## GOAL
Repeat every line, exactly, from the very first through the one where "solids.setup();" appears. Add nothing else.

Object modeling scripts
▽

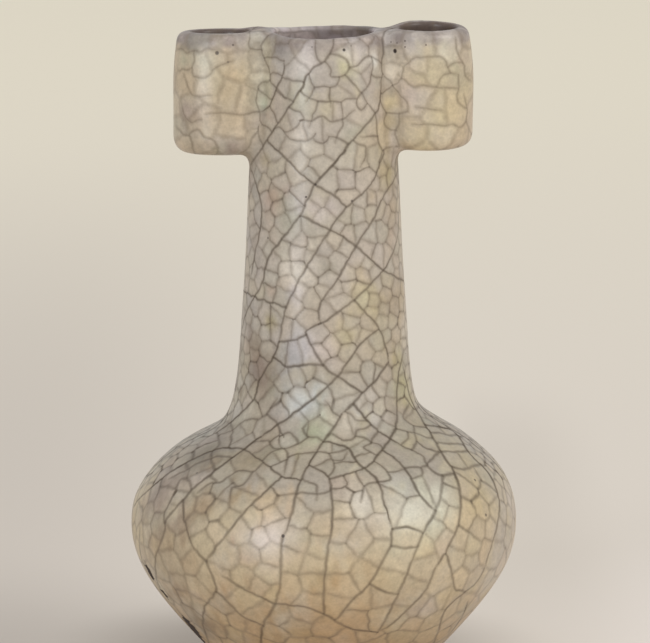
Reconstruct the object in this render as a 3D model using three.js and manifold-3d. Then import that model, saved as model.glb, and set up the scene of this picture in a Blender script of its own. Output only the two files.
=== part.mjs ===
// A stoneware vase with a long neck, a low round belly and two tubular lugs level with its mouth.
// A potter makes it in six sections, each thrown or rolled on its own and luted to the next with slip:
// foot ring, lower body, upper body, neck, and one lug tube on each side of the neck.
// Millimetres, +Z up, the lugs along X. The origin is the middle of the foot ring, on the table.
import * as THREE from "three";
import { mergeVertices } from "three/addons/utils/BufferGeometryUtils.js";
import Module from "manifold-3d";

const solids = await Module();
solids.setup();

// Heights of the four sections that stand on each other
const footHeight = 4.6;
const lowerBodyHeight = 33;
const upperBodyHeight = 29.4;
const neckHeight = 79;

// Radii of the outside
const footRadius = 20.6;
const bodyFootRadius = 21.4;
const bellyRadius = 42.5;
const neckRootRadius = 19.75;
const rimRadius = 13.5;

// The shoulder turns from convex to concave at this ring, below the neck root
const shoulderRadius = 28.6;
const shoulderDrop = 9.9;
const shoulderSlope = 1.72;

// How far each curve keeps its end's direction, as a handle of a cubic curve
const bodyFootHandle = 16;
const bodyFootSlope = 0.92;
const bellyHandleBelow = 9.8;
const bellyHandleAbove = 4.7;
const shoulderHandleBelow = 7.9;
const shoulderHandleAbove = 1.4;
const neckRootHandle = 5.7;
const neckRootSlope = 0.108;
const neckHandle = 38;
const rimSlope = 0.128;

// Walls
const wallThickness = 2.8;
const lipThickness = 1.9;
const floorThickness = 3.2;
const floorRounding = 5;
const floorRise = 1.7;
const footWidth = 3.4;
const footTaper = 0.5;
const footEdge = 0.7;

// The lug tubes, oval in plan, each with a bore that narrows towards its lower end
const lugLength = 26.2;
const lugRadius = 10.4;
const lugDepthShare = 0.93;
const lugTopInset = 0.5;
const lugBoreTop = 6;
const lugBoreFoot = 5;
const lugSpan = 66;
const lugTopRound = 1.5;
const lugBoreRound = 0.8;
const lugFootRoundAcross = 3.4;
const lugFootRoundUp = 5;

// The potter set the two tubes by eye: how far each one stands above the mouth, and how it leans to the front
const lugs = [
  { name: "left_lug", side: -1, rise: 0.2, lean: -2 },
  { name: "right_lug", side: 1, rise: 1.2, lean: 3 },
];

// The pad of clay that lutes a tube to the neck, and the layer of slip that stays between them
const padHalfWidth = 7.4;
const padWaist = 1.4;
const padDepthShare = 0.7;
const padInset = 1;
const padFillet = 3;
const padTongue = 7;
const padSetback = 0.5;
const slipLayer = 0.3;

// How finely round shapes are divided
const bodySegments = 56;
const lugSegments = 32;
const bodySteps = 7;
const shoulderSteps = 5;
const neckSteps = 6;
const arcSteps = 3;
const readingSteps = 200;

// Heights that follow from the sections
const bellyLevel = footHeight + lowerBodyHeight;
const neckLevel = bellyLevel + upperBodyHeight;
const rimLevel = neckLevel + neckHeight;
const shoulderLevel = neckLevel - shoulderDrop;
const lugOffset = lugSpan / 2 - lugRadius;

const glazed = { color: 0xbdb1a0, roughness: 0.32, metalness: 0 };
const bareClay = { color: 0x4a3328, roughness: 0.85, metalness: 0 };

// A profile curve between two rings: start and end are [radius, height], the handles follow each end's slope,
// which is the change of radius for each millimetre up
function profileCurve(start, startSlope, startHandle, end, endSlope, endHandle) {
  const [startRadius, startLevel] = start;
  const [endRadius, endLevel] = end;
  return new THREE.CubicBezierCurve(
    new THREE.Vector2(startRadius, startLevel),
    new THREE.Vector2(startRadius + startSlope * startHandle, startLevel + startHandle),
    new THREE.Vector2(endRadius - endSlope * endHandle, endLevel - endHandle),
    new THREE.Vector2(endRadius, endLevel),
  );
}

const lowerBodyCurve = profileCurve(
  [bodyFootRadius, footHeight], bodyFootSlope, bodyFootHandle,
  [bellyRadius, bellyLevel], 0, bellyHandleBelow,
);
const bellyToShoulder = profileCurve(
  [bellyRadius, bellyLevel], 0, bellyHandleAbove,
  [shoulderRadius, shoulderLevel], -shoulderSlope, shoulderHandleBelow,
);
const shoulderToNeck = profileCurve(
  [shoulderRadius, shoulderLevel], -shoulderSlope, shoulderHandleAbove,
  [neckRootRadius, neckLevel], -neckRootSlope, neckRootHandle,
);
const neckCurve = profileCurve(
  [neckRootRadius, neckLevel], -neckRootSlope, neckHandle,
  [rimRadius, rimLevel], -rimSlope, neckHandle,
);

// Outside points of a run of curves from the bottom up
function outsidePoints(curves, steps) {
  return curves.flatMap((curve, i) => curve.getPoints(steps).slice(i ? 1 : 0));
}

// The same run offset inwards, square to the curve. thicknessAt gives the wall at a share of the run's height.
// The first and last points keep their height, so that the faces where sections meet are flat.
function insidePoints(curves, steps, thicknessAt) {
  const points = [];
  const bottom = curves[0].v0.y;
  const top = curves.at(-1).v3.y;
  for (const [i, curve] of curves.entries()) {
    for (let k = i ? 1 : 0; k <= steps; k++) {
      const point = curve.getPoint(k / steps);
      const along = curve.getTangent(k / steps);
      const wall = thicknessAt((point.y - bottom) / (top - bottom));
      const atEnd = point.y === bottom || point.y === top;
      points.push(
        atEnd
          ? new THREE.Vector2(point.x - wall, point.y)
          : new THREE.Vector2(point.x - wall * along.y, point.y + wall * along.x),
      );
    }
  }
  return points;
}

// A solid of revolution about the vertical axis, from a closed run of [radius, height] points
function turned(points, segments) {
  const geometry = new THREE.LatheGeometry(points, segments);
  geometry.rotateX(Math.PI / 2);
  return geometry;
}

function closed(points) {
  return [...points, points[0].clone()];
}

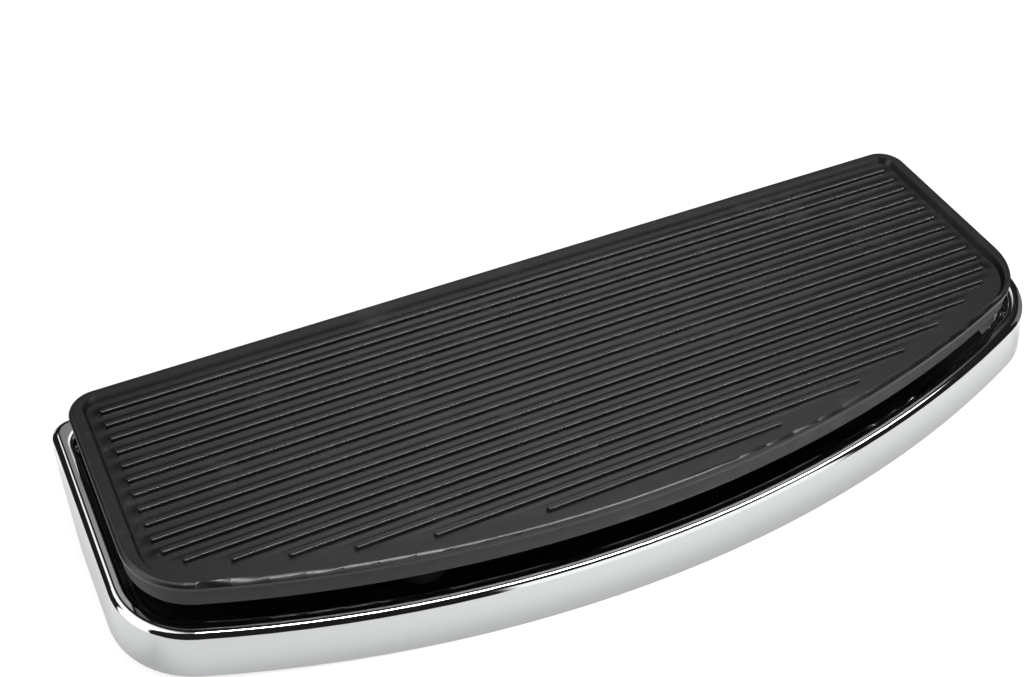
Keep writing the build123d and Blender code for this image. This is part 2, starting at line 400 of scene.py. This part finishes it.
def make_floor():
    mesh = bpy.data.meshes.new("floor")
    shape = bmesh.new()
    bmesh.ops.create_grid(shape, x_segments=1, y_segments=1, size=FLOOR_REACH)
    bmesh.ops.rotate(shape, verts=shape.verts, matrix=Matrix.Rotation(-lean, 3, "X"))
    bmesh.ops.translate(shape, verts=shape.verts, vec=(0, ear_tip_y, ear_low.z - FLOOR_GAP))
    shape.to_mesh(mesh)
    shape.free()
    floor = bpy.data.objects.new("floor", mesh)
    scene.collection.objects.link(floor)
    return floor


floor = make_floor()

# %% [markdown]
# ## What the floor looks like
# The floor looks different to three kinds of light rays. The camera sees white paper that
# keeps the board's shadow: most of its brightness is its own, and the rest comes from the
# light that falls on it. Soft light bounces off plain pale paper. A mirror such as the
# chrome sees a bright glowing card, which reaches a little way past the board, is darkened
# close to it by a painted shadow and towards the left end by painted shade, and past its
# edge the room. One plain white floor would be simpler, but then the chrome would be white
# too. From below the floor is clear, so that the underside can be looked at.

# %% Card values
BOW_RADIUS = 420 * MM
CARD_REACH = 34 * MM
CARD_EDGE = 3 * MM
CARD_GLOW = 1.15
CARD_GREY = 0.06
# How far the painted shadow on the card reaches past the board, and how deep it is
SHADE_REACH, SHADE = 18 * MM, 0.4
# Where painted shade dims the card towards the left end, and by how much
LEFT_FADE, LEFT_SHADE = (-170 * MM, -20 * MM), 0.14
PAPER_GREY = 0.8
SHOWN_GLOW = 0.8
print("the card reaches", round(CARD_REACH / MM), "mm past the board")


# %% Floor material
def past_the_board(x, y):
    """How far a spot lies outside the board's outline, less than 0 under the board."""
    across = x - pad_middle_x
    along = y - (pan_low.y + BOW_RADIUS)
    past_bow = (across * across + along * along).math("SQRT") - BOW_RADIUS
    past_end = x.math("ABSOLUTE") - pan_high.x
    past_back = y - pan_high.y
    return past_bow.math("MAXIMUM", past_end).math("MAXIMUM", past_back)


def floor_material():
    material = bpy.data.materials.new("white_floor")
    shader = Shader(material)
    x, y, _ = shader.axes(shader.position())
    past = past_the_board(x, y)
    painted_shadow = 1 - past.ramp(0, SHADE_REACH)
    left = 1 - x.ramp(*LEFT_FADE)
    # The card's glow, darkened by a painted shadow close to the board and by painted shade towards
    # the left end
    brightness = CARD_GLOW * (1 - painted_shadow * painted_shadow * SHADE) * (1 - left * LEFT_SHADE)
    card = shader.add_surfaces(shader.glow(brightness), shader.diffuse(CARD_GREY))
    clear = shader.node("ShaderNodeBsdfTransparent", {}, {})
    off_card = past.ramp(CARD_REACH - CARD_EDGE, CARD_REACH + CARD_EDGE)
    mirrored = shader.mix_surfaces(off_card, card, clear)
    shown = shader.add_surfaces(shader.glow(grey(SHOWN_GLOW)), shader.diffuse(1 - SHOWN_GLOW))
    paper = shader.diffuse(PAPER_GREY)
    top = shader.mix_surfaces(shader.light_path("Is Glossy Ray"), paper, mirrored)
    top = shader.mix_surfaces(shader.light_path("Is Camera Ray"), top, shown)
    below = shader.node("ShaderNodeNewGeometry", {}, {}, "Backfacing")
    shader.finish(shader.mix_surfaces(below, top, clear))
    return material


floor.data.materials.append(floor_material())
print(floor.data.materials[0].name, "on", floor.name)

# %% [markdown]
# ## The panels of the room
# Chrome shows the room more than itself. Lamps would give it hard bright spots, so the room
# is a dark studio with a few large lit panels. A panel on a wall is given by how far it is
# turned from the front (in degrees, positive to the right), how high it stands (in degrees)
# and how bright it is. The wall behind the board runs on through half a turn, so its panel
# comes in two parts. The edges of these panels are soft over a few degrees. A panel in the
# ceiling is a rectangle on a plane one metre above the board, with soft edges of its own.

# %% Panels
# From and to in turn, from and to in height, brightness
WALL_PANELS = (
    ((3, 43), (-26, 28), 1.6),
    ((-112, -75), (-28, 46), 1.9),
    ((80, 110), (-15, 30), 0.24),
    ((152, 190), (-50, 2), 0.9),
    ((-190, -152), (-50, 2), 0.9),
)
# From and to across, from and to along, brightness, soft edges across and along
CEILING_PANELS = (
    ((-0.3, 1.15), (-0.50, -0.38), 52.0, (0.15, 0.02)),
    ((-1.5, -0.4), (-0.4, 1.2), 1.7, (0.12, 0.05)),
    ((0.1, 0.76), (0.2, 1.05), 1.65, (0.2, 0.33)),
)
WALL_EDGE = 1.5
DARK = 0.02
LOWEST = 0.02
print(len(WALL_PANELS), "panels on the walls,", len(CEILING_PANELS), "in the ceiling")

# %% [markdown]
# ## The room as a world
# A direction in the world is a vector of length one. Its turn and its height give the place
# on the walls, and divided by its upward part it gives the place on the ceiling, for which
# that part never goes below a small number. Each panel adds its light to the dark room.
# The camera itself sees plain white in place of the room.


# %% World
def band(value, low, high, edge):
    """1 between low and high, with a soft edge on both sides."""
    return value.ramp(low - edge, low + edge) * (1 - value.ramp(high - edge, high + edge))


def make_room():
    world = bpy.data.worlds.new("studio")
    shader = Shader(world)
    x, y, z = shader.axes(shader.node("ShaderNodeTexCoord", {}, {}, "Generated"))
    turn = x.math("ARCTAN2", 0 - y) * math.degrees(1)
    height = z.math("ARCSINE") * math.degrees(1)
    up = z.math("MAXIMUM", LOWEST)
    ceiling_x, ceiling_y = x / up, y / up
    light = DARK
    for turns, heights, strength in WALL_PANELS:
        panel = band(turn, *turns, WALL_EDGE) * band(height, *heights, WALL_EDGE)
        light = light + panel * strength
    for across, along, strength, (edge_across, edge_along) in CEILING_PANELS:
        panel = band(ceiling_x, *across, edge_across) * band(ceiling_y, *along, edge_along)
        light = light + panel * strength
    seen = shader.light_path("Is Camera Ray")
    light = light * (1 - seen) + seen
    shader.finish(shader.node("ShaderNodeBackground", {}, {"Color": light}), "World")
    return world


scene.world = make_room()
print("world:", scene.world.name, "with", len(scene.world.node_tree.nodes), "nodes")

# %% [markdown]
# ## Sizes and end
# The surfaces and the room leave the size of the board as it was.
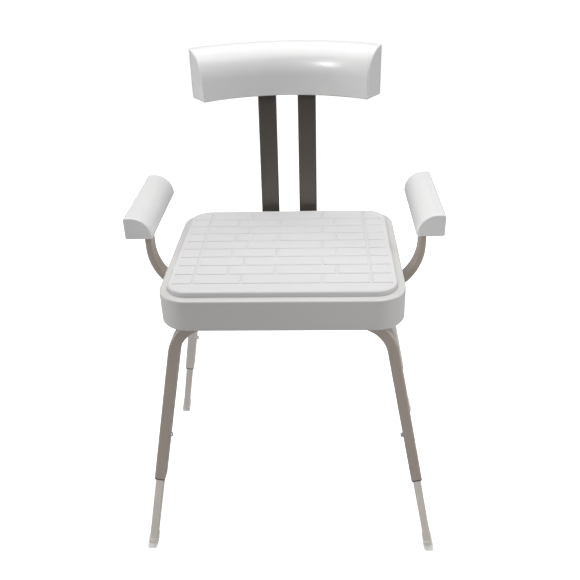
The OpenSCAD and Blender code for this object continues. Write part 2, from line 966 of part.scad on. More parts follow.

△

## FULL SOLUTION
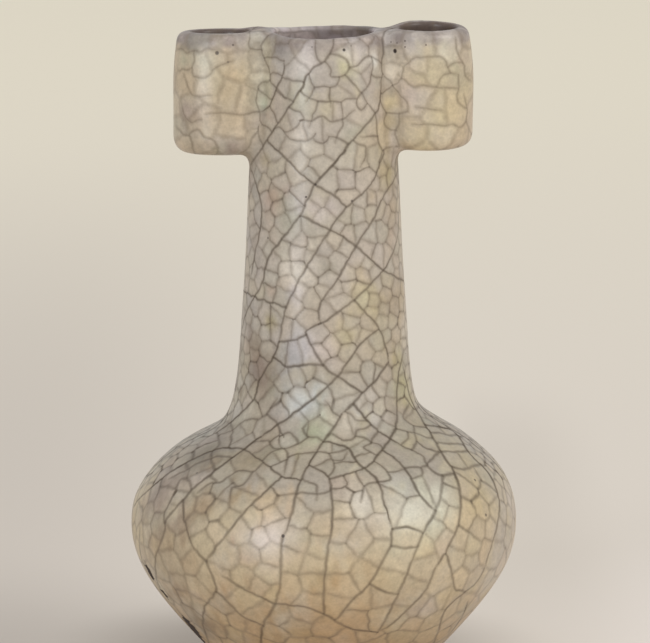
Reconstruct the object in this render as a 3D model using three.js and manifold-3d. Then import that model, saved as model.glb, and set up the scene of this picture in a Blender script of its own. Output only the two files.
=== part.mjs ===
// A stoneware vase with a long neck, a low round belly and two tubular lugs level with its mouth.
// A potter makes it in six sections, each thrown or rolled on its own and luted to the next with slip:
// foot ring, lower body, upper body, neck, and one lug tube on each side of the neck.
// Millimetres, +Z up, the lugs along X. The origin is the middle of the foot ring, on the table.
import * as THREE from "three";
import { mergeVertices } from "three/addons/utils/BufferGeometryUtils.js";
import Module from "manifold-3d";

const solids = await Module();
solids.setup();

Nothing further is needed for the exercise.